After the group was taken to the police station, the two women were released and the Brusca brothers were whisked off the next day to a high-security wing of Palermo's Ucciardone prison. Giovanni Brusca is likely to spend a very long time behind bars: he has already been sentenced in absentia to life imprisonment for the 1992 murder of Ignazio Salvo, a Sicilian tax inspector suspected of Mafia connections, and faces murder charges in the Falcone and Di Matteo killings. Vincenzo Brusca, described by police as a "classic Mafia killer," is also facing multiple homicide charges. Few Italians were shedding any tears for them, but their mother Antonina, 63, showed up at the prison with sandwiches for her boys. "My son hasn't killed anybody," she told reporters, adding that she had brought her sons up to fear God. "For all the accusations they hang on him, he can show his innocence."

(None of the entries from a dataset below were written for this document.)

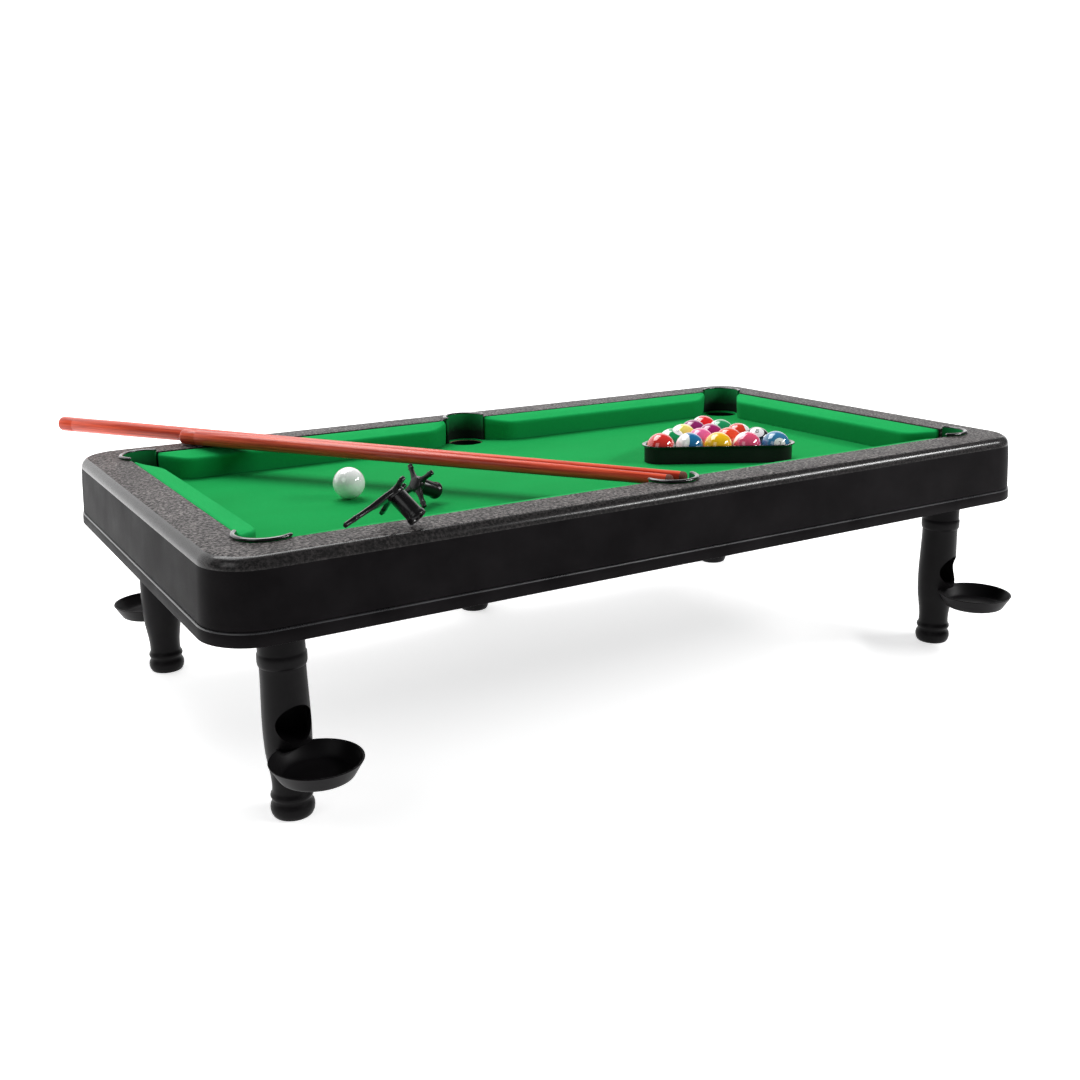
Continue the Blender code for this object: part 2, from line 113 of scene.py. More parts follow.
# Rack and balls
RACK_FRONT = Vector((140 * MM, -45.5 * MM))
RACK_TURN = math.radians(-30)
RACK_PITCH = 2 * BALL_R + GAP
RACK_WALL = 1.5 * MM
CUE_BALL_AT = Vector((-185.4 * MM, 1.0 * MM))
BALL_Z = CLOTH_TOP + BALL_R + GAP
# Half angles, in degrees, of a stripe and of the two sizes of number spot
STRIPE_HALF = 37.5
SPOT_HALF = 24
BIG_SPOT_HALF = 30
SPOT_PROUD = 0.02 * MM
NUMBER_PROUD = 0.05 * MM
# Text sizes for numbers of one and of two digits
ONE_DIGIT = 5.4 * MM
TWO_DIGITS = 4.4 * MM

# Cues
CUE_BUTT_R = 6.4 * MM
CUE_TIP_R = 4.2 * MM
CUE_TIP_LENGTH = 5 * MM

# Each leg: its place, and the compass angle that its exit hole and dish face
LEGS = {
    "front_left": (-LEG_X + 2 * MM, -LEG_Y, -81),
    "front_right": (LEG_X + 2 * MM, -LEG_Y, -75),
    "back_left": (-LEG_X, LEG_Y, 92),
    "back_middle": (0, LEG_Y, 90),
    "back_right": (LEG_X, LEG_Y, 90),
}
# Each pocket: its hole, and the compass angle from the hole to the middle of its curved wall
POCKETS = {
    "front_left": (-POCKET_X, -POCKET_Y, -135),
    "front_middle": (0, -MIDDLE_Y, -90),
    "front_right": (POCKET_X, -POCKET_Y, -45),
    "back_left": (-POCKET_X, POCKET_Y, 135),
    "back_middle": (0, MIDDLE_Y, 90),
    "back_right": (POCKET_X, POCKET_Y, 45),
}
CORNER_SWEEP = 168
MIDDLE_SWEEP = 184

# Each cue: the middle of its butt and of its tip, in millimetres
CUES = {
    "cue_long": ((-338.5, 304.5, 63), (12, -166, 53.5)),
    "cue_short": ((-262.6, 180.9, 61.3), (0, -165, 52.5)),
}
# Rest heads' arms, in millimetres: those longer than LONG_ARM start wide
LONG_ARM = 30
WIDE_ARM = 10
NARROW_ARM = 6.5
# Each rest head: its hub in millimetres, which way its socket points, which way its first arm
# points, and how far its four arms reach in millimetres
REST_HEADS = {
    "rest_head_near": ((-224.5, -171.6, 74.3), (0.427, -0.6, -0.676),
                       (-0.903, -0.319, -0.287), (44, 25, 10, 17)),
    "rest_head_far": ((-153.3, -52.4, 48.6), (0.865, 0.31, -0.395),
                      (-0.499, 0.625, -0.6), (20, 18, 17, 21)),
}

# Directions seen from the front left: to the viewer's right, up, and towards the viewer
TO_RIGHT = Vector((0.858, -0.514, 0))
UP = Vector((0, 0, 1))
TO_VIEWER = Vector((-0.49, -0.82, 0.29))

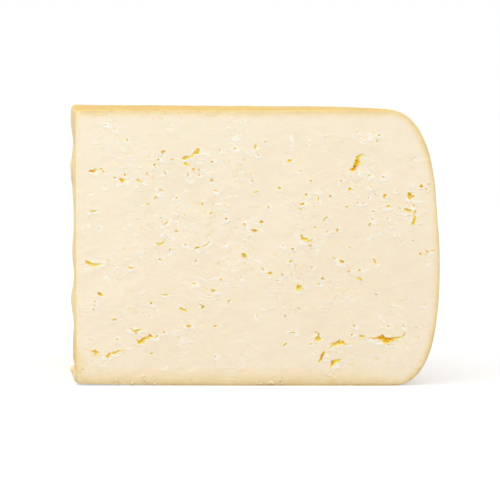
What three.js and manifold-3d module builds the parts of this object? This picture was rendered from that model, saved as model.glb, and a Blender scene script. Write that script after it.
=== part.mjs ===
// A quarter of a small wheel of pecorino, standing on the rind of its base.
// Millimetres, +Z up. The origin is the middle of the bounding box, on the surface that it stands on.
// The near cut face looks along -Y, with the tip at its left end and the round rim at its right end.
// The side cut face goes back from the tip. Both are named by what is met from the tip: along, then up.
import * as THREE from "three";
import { mergeVertices } from "three/addons/utils/BufferGeometryUtils.js";
import Module from "manifold-3d";

const wasm = await Module();
wasm.setup();

// The wheel, whose axis is the upright line through the tip
const WHEEL_RADIUS = 105.4; // at the widest ring of the rim
const WHEEL_HEIGHT = 80;
const BELLY_LEVEL = 34.5; // level of the widest ring
const TOP_SHOULDER = 16.4; // the flat top ends this far inside the widest ring
const BASE_SHOULDER = 15; // and the flat base this far inside it
const SIDE_FULLNESS = 2.32; // powers of the rim's outline, where 2 is a plain ellipse
const SHOULDER_FULLNESS = 2.75;
const TIP_LIFT = 0.65; // the base curls up by this much at the tip
const TIP_LIFT_REACH = 32;
const RIND_RELIEF = { height: 0.22, length: 34, seed: 5 };

// Facets of the wheel
const RIM_COLUMNS = 120;
const ROWS_ABOVE_BELLY = 10;
const ROWS_BELOW_BELLY = 8;
const FLAT_RINGS = 5;
const ON_PLANE = 1e-3; // a corner this close to a plane lies on it

// The two cuts
const SECTOR_ANGLE = THREE.MathUtils.degToRad(94);
const CUT_OVERSHOOT = 6; // each cut runs this far past the wheel
const CUT_CELL = 4.9; // grid of the cut faces, fine enough for their waves
const FRONT_RELIEF = { height: 0.14, length: 24, seed: 11 };
const SIDE_RELIEF = { height: 0.16, length: 21, seed: 23 };
const SIDE_SWELLS = [
  { level: 76.5, rise: 0.5, reach: 5 },
  { level: 60, rise: 0.45, reach: 5 },
  { level: 34, rise: 0.25, reach: 6 },
]; // level ridges that the knife left

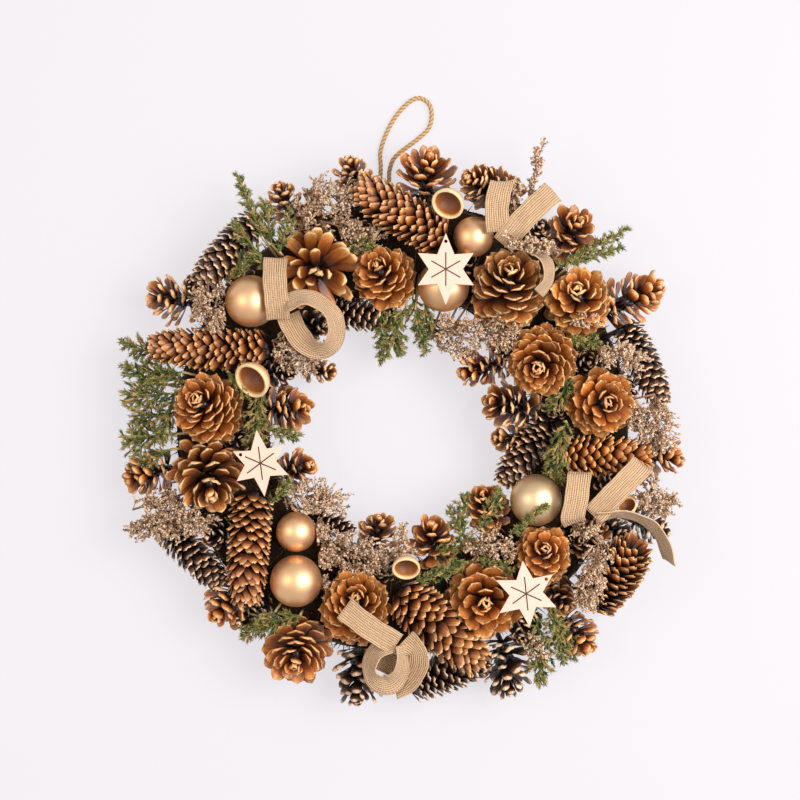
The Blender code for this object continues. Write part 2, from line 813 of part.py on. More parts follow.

In Brusca's hometown of San Giuseppe Jato, the arrest was marked by a banner hanging from the town hall picturing the faces of Falcone and Borsellino, the country's best-known martyrs in the anti-Mafia crusade. It was put up by the town's mayor, Maria Maniscalco, an outspoken opponent of the Mob. But the banner remained there only 24 hours before someone torched it. "This was a desperate groan from those who see they are losing ground," says Maniscalco. "But it's an important sign, because it shows that the Mafia still hasn't been beaten. The police have registered important strikes, but Cosa Nostra is still alive and still to be feared."
True, the war has not yet been won. But the hopeful message in Brusca's capture is that the momentum has shifted and the Mafia is on the run. "The time of impunity is over," says Senator Pino Arlacchi, a sociology professor at Sardinia's University of Sassari. "From the arrest of Riina onward, the state has shown that it knows how to find these people and get them." That's a message that Giovanni ("the Pig") Brusca will have long years in prison to ponder.